I’ve been dealing with CEO’s and business owners over a touchy subject for the past few years.
Well, it’s touchy to them, but it’s a no-brainer to me.
When you’re posting for a job opening, quality candidates expect to see a pay range listed. If they don’t see the pay range, most candidates won’t bother applying. In fact, we see a 70% increase in submitted resumes when a job post includes the pay range.
We’re in the most competitive job market in years. You need every advantage you can get, and this begins with listing your salary range.
Let’s face it, C-levels and business owners. If I called right now with a dream job for you, what would be the first question in your mind?
How much does it pay?
So why the reluctance to post pay grades?

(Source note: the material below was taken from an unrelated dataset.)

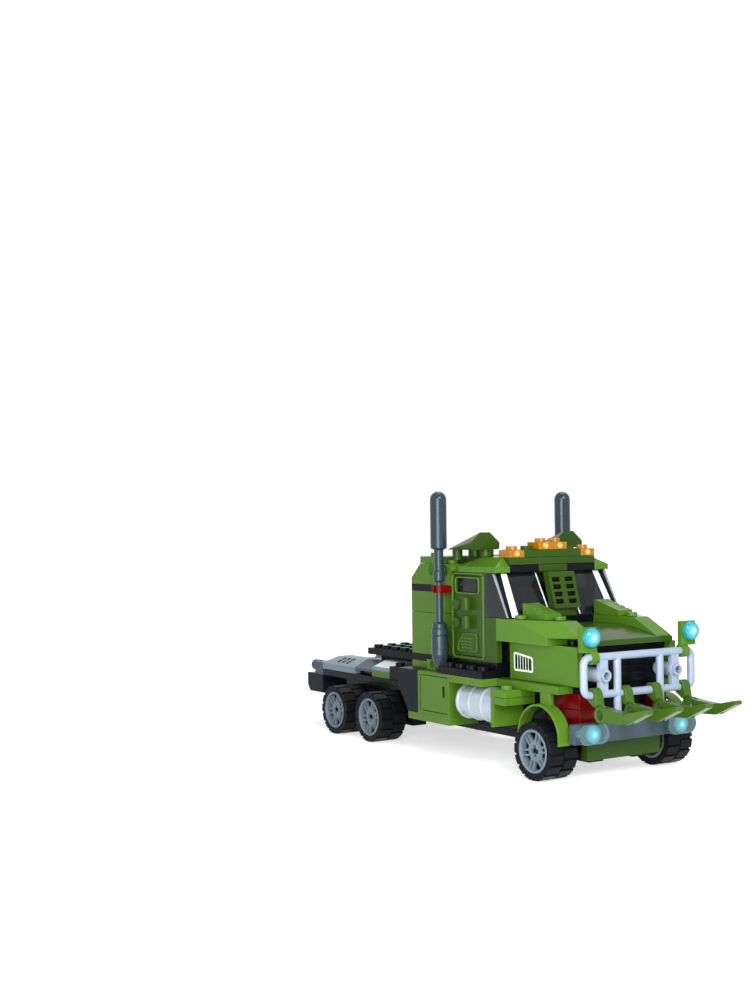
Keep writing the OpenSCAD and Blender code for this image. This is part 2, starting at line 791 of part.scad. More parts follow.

I’ve heard every excuse in the world, and none of them are winners. But let’s go through them anyway:
“I don’t want other employees to get upset/jealous/know what other employees are making.”
Bwa-ha-ha-ha-ha. Do you honestly think employees don’t talk about their pay?
Also, why would you worry about such a thing? Are you intentionally not paying your employees enough? Are you worried Employee A might come to you and say, “why is Employee B making more than me?” And you wouldn’t have a good, legitimate response?
“Just say we pay a competitive salary.”
Are you kidding? Competitive compared to what? ‘Competitive salary’ means nothing to anyone anymore.
“I don’t want our competition to know what we’re paying.”
Equally hilarious. Take a good look at salary.com, Glassdoor, or a million other websites. Your competition knows what you’re paying. If you don’t think so, you’re delusional.
“There’s more to a job than money.”
Agreed. But there’s nothing more important than that, either.
“Well, what’s next? You’re going to tell me I need to tell everyone my salary too?”
Well, why not? What are you hiding? In fact, transparency might even be a good thing!
We have a long-time client, a law firm in Seattle. An employee engagement survey we conducted revealed employees thought they were being underpaid. What’s more, they were mad because they heard the managing partner was making $2 million per year and that wasn’t fair!
Actually, the managing partner was making less than half that amount. But I still couldn’t talk her into revealing her pay. When there’s a lack of information, gossip will always fill that void.
Trust me, I understand it’s a culture change. But it’s not a privacy issue, it’s culture. Tell people what you’re paying. It helps them understand. You’ll get more qualified candidates, more clarity for your existing employees.
And who knows? Perhaps pay transparency might even lead to a culture of increased trust.
And don’t get me started on “salary range dependent on experience”. Experience means nothing.